Among the various endeavors that African slaves made in becoming African American in culture, orientation was the culture of resistance involving the process of re-naming themselves, constantly reverting back to their African cultural forms.

malcolm x

El-Hajj Malik El-Shabbaz, formerly Malcolm X (who replaced his surname, slave name, with an X to signify his lost African name)

Indeed, some of the most famous African Americans in history, like Malik El-Shabbaz (formerly Malcolm X) and Muhammad Ali (formerly Cassius Clay), changed their names to reflect the social movements of their time and their personal realizations of self in relation to their culture. Mphande’s research examines the “linguistic remnants of the African naming practice in American culture.” Just as we can observe parallels in grammar and syntax between African American English and some African languages, the so-called “black” names that are the target of so much public derision can also sometimes be linked to African naming systems. The “La” and “Sha” prefixes that have been the source of misguided humor for decades may indeed have roots in African languages. Mphande states that according to Dinwiddie’s work, Proud Heritage: 11,001 Names for your African-American Baby, the “da, de, la, le, sha, and ja” sounds are the most “common affixes that African Americans use to create new names, and that these account for 75 percent of all new African American names.” He connects these prefixes to Bantu languages, such as isiZulu, where these “affixes have gender implications, so that Leshandra, for example, can only be a woman’s name.” Additionally, some names also combine one of these prefixes with a Latin base, like the various permutations of Dante. Mphande states that in creating names, “people take the forms with which they are familiar, and play with them in a creative way to formulate new structures that fulfill their needs in a more satisfying and meaningful way.”

ali

Muhammad Ali, formerly Cassius Marcellus Clay, Jr.
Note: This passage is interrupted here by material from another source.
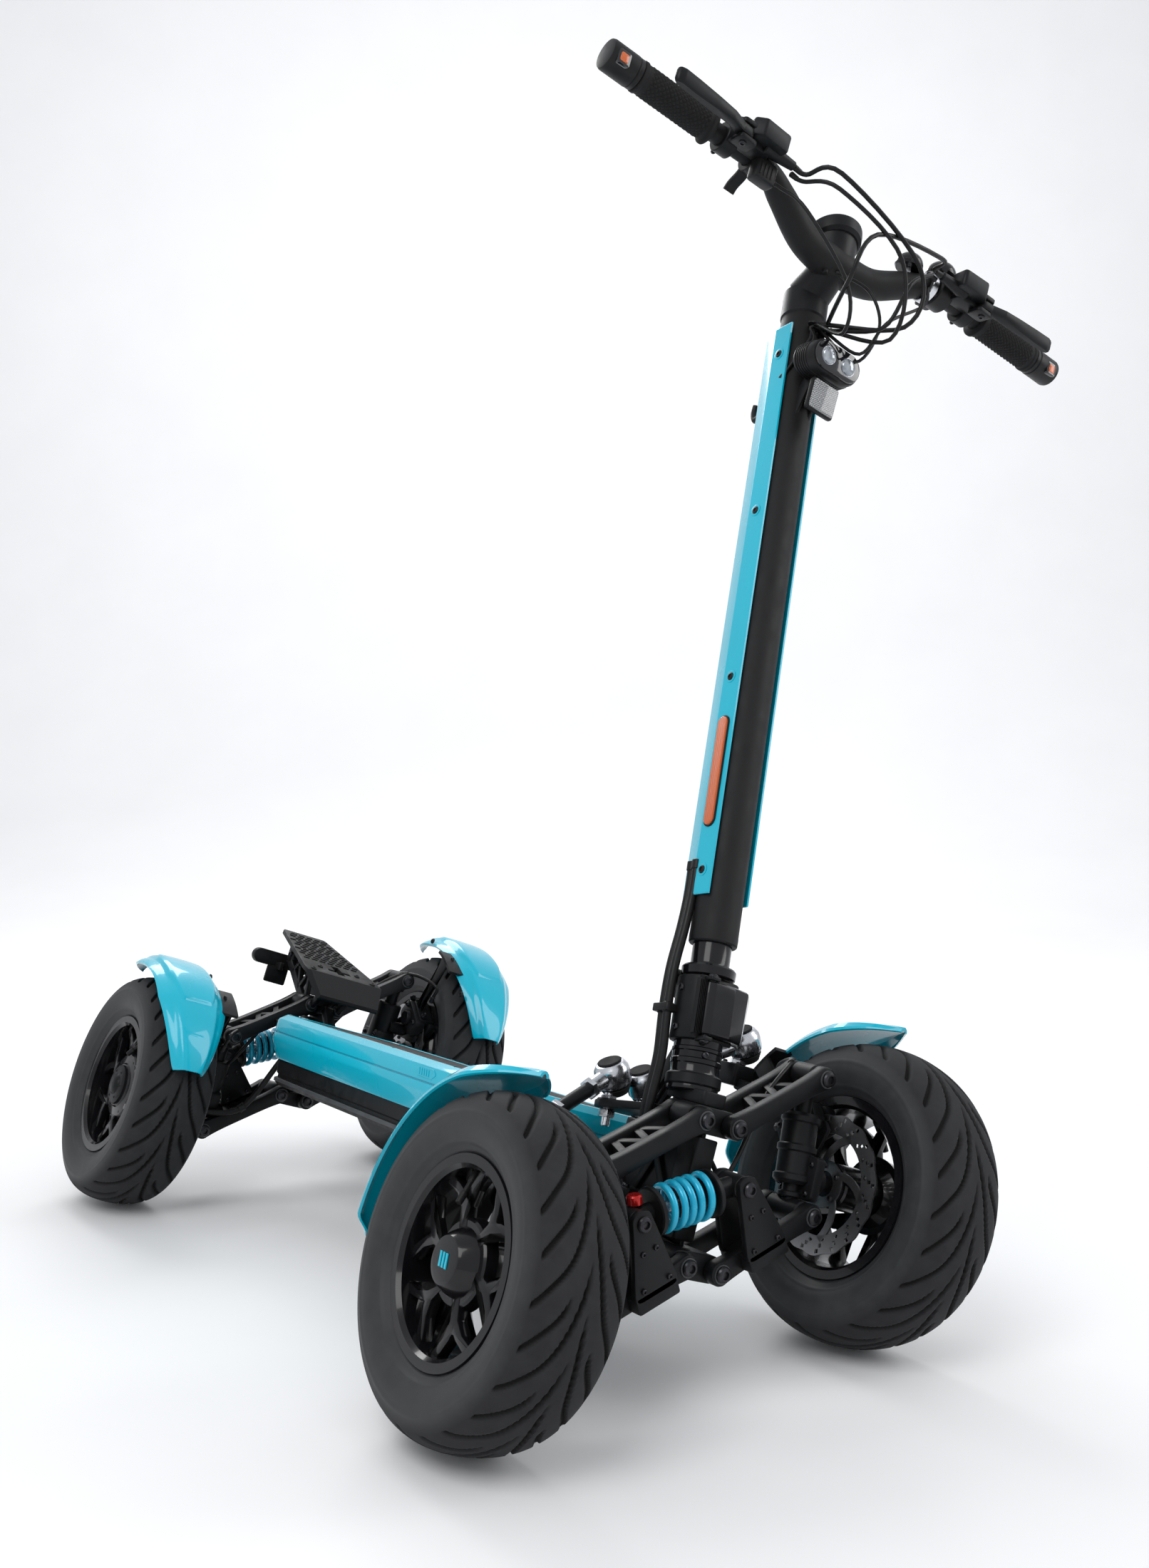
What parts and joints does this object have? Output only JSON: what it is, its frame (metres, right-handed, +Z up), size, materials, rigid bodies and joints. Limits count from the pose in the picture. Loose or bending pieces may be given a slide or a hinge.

Names hold immense power for those with African ancestry, because they were historically a powerful tool for stripping individuals and communities of their identities. Mphande notes that “a name may indicate the linguistic structures and phonological processes found in the language,” which implies that the a child’s name can carry their culture. In Accra, Ghana, for example, names can be given based on the day of the week; the common names Adwoa (‘Girl born on Monday’) or Kofi (‘Boy born on Friday’) are two examples. Some of these features survived past the Atlantic Slave trade, with children having names that resemble the names from a possible country of origin. Mphande also points out that black names have always been controversial in the United States.

However, many of the African names faded and disappeared because of (a) the threat of repatriation, and thus those who did not want to go back to Africa had to claim that they were not Africans; (b) slave rebellions, particularly in South Carolina: slaves did not want to be identified as “rebellious” because of their name-identity with Africa; (c) some slaves were coerced into changing their names to that of their masters by the slave owners; (d) although the Garvey brand of the back to Africa movement encouraged many to identity with Africa, there were still some slaves who wanted to distance themselves from such close identification with the continent.

Despite this social pressure, there were some African slaves who made various endeavors in their transition from being African to African American to maintain connections to their ancestral cultures. And later, as black consciousness rose especially during and after the 1960s Civil Rights Movement, many African Americans found a way to stay connected to their “complex African roots”, sometimes by rejecting “traditional” European names. While individuals like Professor Jerry Hough may see non-European naming practices as reflective of a lack of desire for integration, this criticism is Eurocentric and short-sighted. Ultimately, Hough’s criticism of the “strange new names” of African Americans, is simply a reaction to African American naming practices as an act of political and racial identity.